The Big Idea: Oliver K. Langmead

Punching billionaires: Can it be done? Should it be done? In this Big Idea for Glitterati, author Oliver K. Langmead offers a mechanism for it that is (probably) unlikely to get one landed in jail for it.


Capitalism isn’t working too well right now, and one of the most grotesque symptoms of the failing system is the rise of the billionaire class. We are, in many ways, subject to their whims – helplessly watching as they launch themselves into space and get themselves elected into offices they are in no way suited for. I, for one, am weary of them.

Drag culture has an absolutely gorgeous way of satirising wealth. It glorifies the opulence and glamour, while punching up at the power structures that make for gross inequality. When I sat down to write Glitterati, I wanted to use that same kind of satire to express my weariness with billionaires. So, I wrote a book about stupid, weird rich people and why they shouldn’t exist.

There is a prevailing myth that rich people are somehow smarter than everyone else, but the truth is that the vast majority have just been born into wealth; very few of them have ever known poverty, leaving them so divorced from the everyday reality of human life that they become weird and eccentric. Worse, some of them absolutely believe the myth that they are wealthy because they are better than everyone else, making for a class of people who possess such breathtaking narcissism that it makes them difficult to satirise.

Difficult, but not impossible.

I took all the traits we see in billionaires – the smugness, the narcissism, the eccentricity, the opulence – and turned them up, to create a dystopia where everyone believes they are living in a utopia. The lower classes are looked down upon as horrible, seething masses, classified as “uglies” and “unfashionables”, while the billionaire class – the Glitterati – spend their days living in absolute luxury, their every whim catered for. They are avatars of entitlement, and they are buffoons.

At the heart of the story – the heart of Glitterati – is Simone; himself a buffoon, navigating a world he barely understands.
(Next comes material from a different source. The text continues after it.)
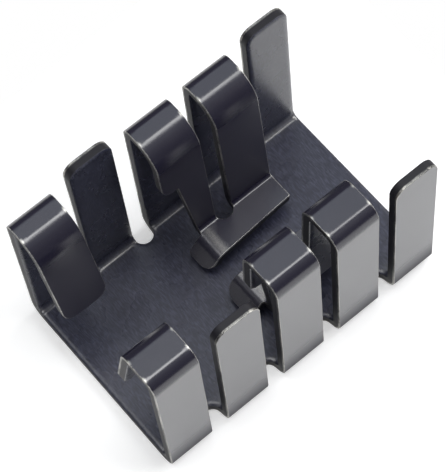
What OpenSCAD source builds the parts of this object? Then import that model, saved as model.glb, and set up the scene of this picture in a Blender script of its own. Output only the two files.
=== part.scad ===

Only… something happens to Simone that leads him to question his reality; an event so bizarre that it sets in motion a chain of events that threatens the very foundations of his opulent utopia. And maybe, just maybe, he will realise that there is more to life than being really really really ridiculously good looking.

We can’t seem to get rid of billionaires, so we might as well laugh at them.

Glitterati: Amazon | Barnes & Noble | Indiebound | Powell’s

Read an excerpt. Visit the author’s site. Follow him on Twitter.

2 Comments on “The Big Idea: Oliver K. Langmead”

  1. In the catalogue of Futures That Weren’t, possibly Keynes’ Economic Possibilities for our Grandchildren is the most poignant.

    The future that Keynes saw 90 years ago is no closer now than it was then, maybe because, for the people who own things, the desperation of everybody else is part of the good life.

    It’s worth noticing that Iain Banks had to take running the Culture out of human hands, to make it plausible.